During my presidency in 2021, Optica rolled out its core values: inclusivity, impact, innovation, and integrity. I truly believe in them, and in particular, inclusivity. Inclusivity is about including everyone despite differences in nationality, race, gender, and ethnic origin, etc. We want to reach out because science has no borders.

I want to serve as a vehicle and a bridge to connect international communities. I’m continuing to organize and serve on international workshops. I am co-chairing iNOW, the International Nano-Optoelectronics Workshop, which will be held in China this year. In addition, I believe in international cooperation, particularly professional societies. I participated in the recording for a special program called “Five Minutes in Optics” of the CLP WeChat Platform, to introduce VCSEL and its application to the audience. I also gave the opening remarks on behalf of Optica at ACP 2020 (Asia Communications and Photonics Conference). I am pleased that Photonics Research and Chinese Optics Letters, both of which are co-published by CLP and Optica Publishing Group, are doing extremely well as publications.

Connie Chang-Hasnain at iNOW 2007 with Eli Yablonovitch, Ivan Kaminow, Ming Wu, Haolin Chen, and the UC Berkeley team.

Connie Chang-Hasnain’s Recording for “Five Minutes in Optics.”

Sun: Thank you for speaking with me today. I have learned so much about your remarkable and invaluable experiences and I’m sure that many people in the audience today will benefit from them.
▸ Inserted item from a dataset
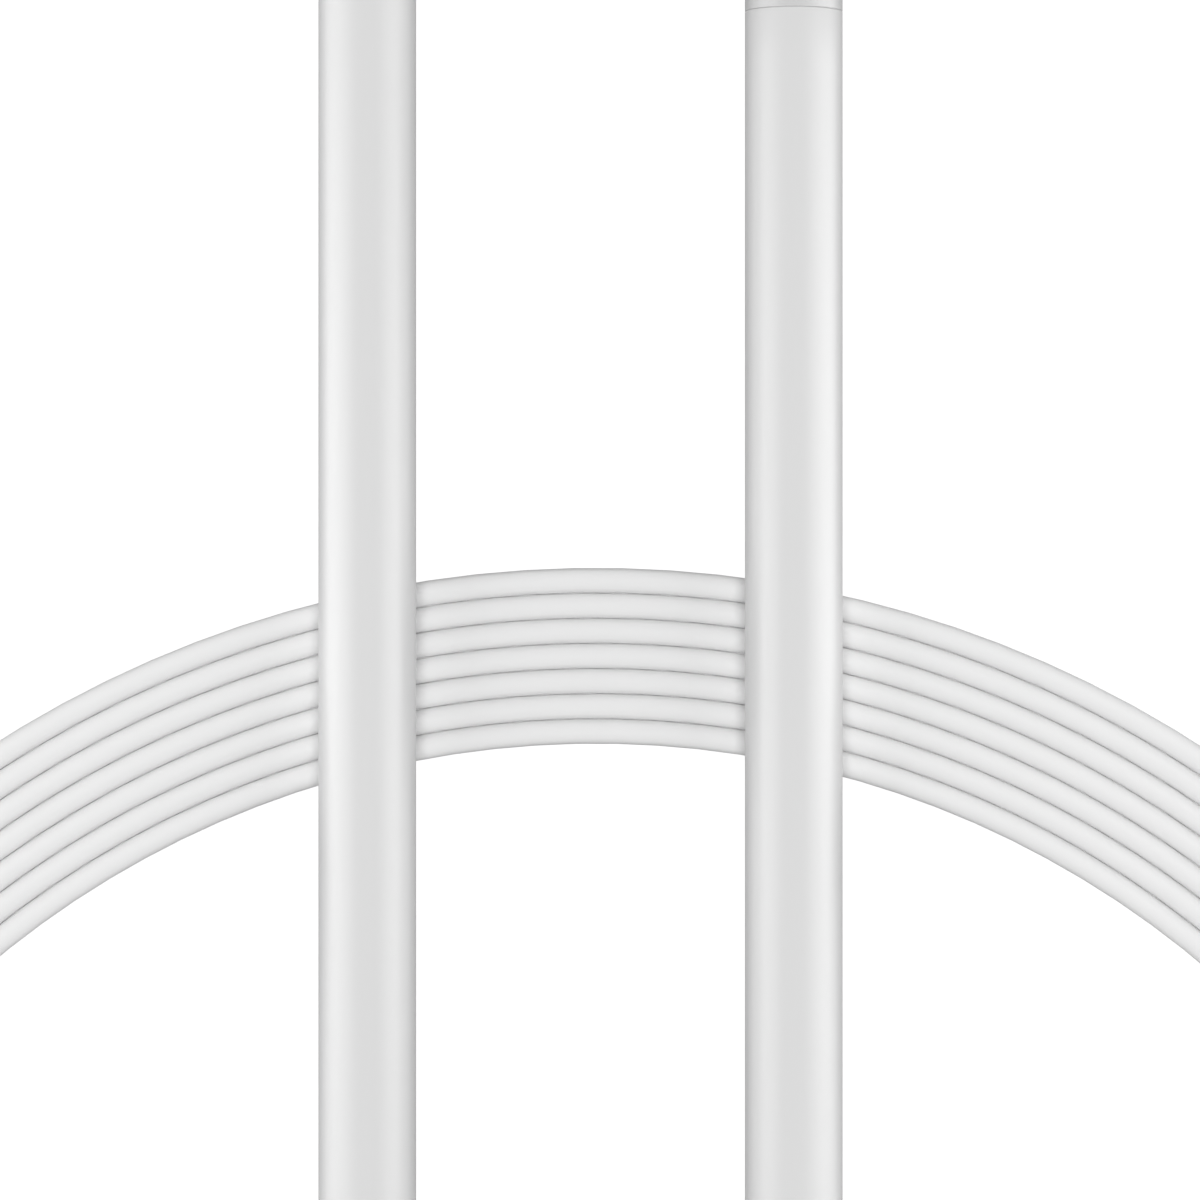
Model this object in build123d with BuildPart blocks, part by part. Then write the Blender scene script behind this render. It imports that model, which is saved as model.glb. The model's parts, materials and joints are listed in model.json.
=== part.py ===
"""A charging cable with a USB-A plug and a USB-C plug, lying coiled on a flat surface. Millimetres.

The thin lead lies in a flat coil of seven turns. Each end of it runs on inside a thick, straight,
smooth sleeve that ends in a plug, and both sleeves lie across the coil. +Y is the way the plugs
point, +Z is up, and the origin is on the surface, under the middle of the sleeves and plugs.
"""

import os
from math import pi, radians, tan

from build123d import *

os.makedirs("parts", exist_ok=True)

# Driving sizes: the thin lead and its coil
cord_d = 2.0
turns = 7
turn_pitch = 2.005
coil_inner_r = 75.1
coil_edge_r = 0.9
tie_thickness = 0.5
tie_width = 10.0
tie_gap = 0.2

# Driving sizes: the sleeves and where they lie
sleeve_d = 7.7
sleeve_bore = 6.1
usb_a_x = 15.6
usb_c_x = -18.0
plug_tip_y = 142.0
boot_end_y = -142.0
boot_length = 16.0
boot_tip_d = 3.4
spigot_length = 4.0
collar_length = 3.0
ferrule_d, ferrule_length = 2.9, 3.2
fit_gap = 0.05

# Driving sizes: the USB-A plug
usb_a_w, usb_a_h, usb_a_wall = 12.0, 4.5, 0.3
usb_a_exposed, usb_a_shell_length = 12.0, 18.0
usb_a_housing_size = (15.8, 8.0, 20.0)
usb_a_neck_length = 7.1
usb_a_contact_x = {"short": 1.0, "long": 3.5}
usb_a_cavity_depth = 8.9

# Driving sizes: the USB-C plug
usb_c_w, usb_c_h, usb_c_wall = 8.25, 2.4, 0.15
usb_c_exposed, usb_c_shell_length = 6.65, 10.05
usb_c_housing_size = (12.0, 7.7, 18.0)
usb_c_neck_length = 6.0
usb_c_pitch, usb_c_contacts = 0.5, 12
usb_c_opening = (6.9, 0.8, 5.6)
strip_t, strip_w = 0.15, 0.2
beam_root = 7.0

# Worked out from the driving sizes
coil_outer_r = coil_inner_r + turns * turn_pitch
coil_bottom_z = tie_thickness
coil_top_z = coil_bottom_z + cord_d
lead_z = coil_top_z + fit_gap + sleeve_d / 2
coil_y = -33.0
sleeve_low_y = boot_end_y + boot_length
usb_a_shell_rear = plug_tip_y - usb_a_shell_length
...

I also want to thank you for having me in your group. Your mentorship provided me with valuable insight and constructive feedback, which greatly contributed to my skills. I sincerely appreciate your dedication, patience, and willingness to invest your time and effort in helping me become a better professional. I think I will always cherish the knowledge and lessons you imparted to me. Thank you, Connie.

Chang-Hasnain: I am grateful for the opportunity to speak with you. I enjoyed tremendously working with you in the past and appreciate the conversation today.

Connie Chang-Hasnain, Lianshan Yan with CLP staff at ACP 2020.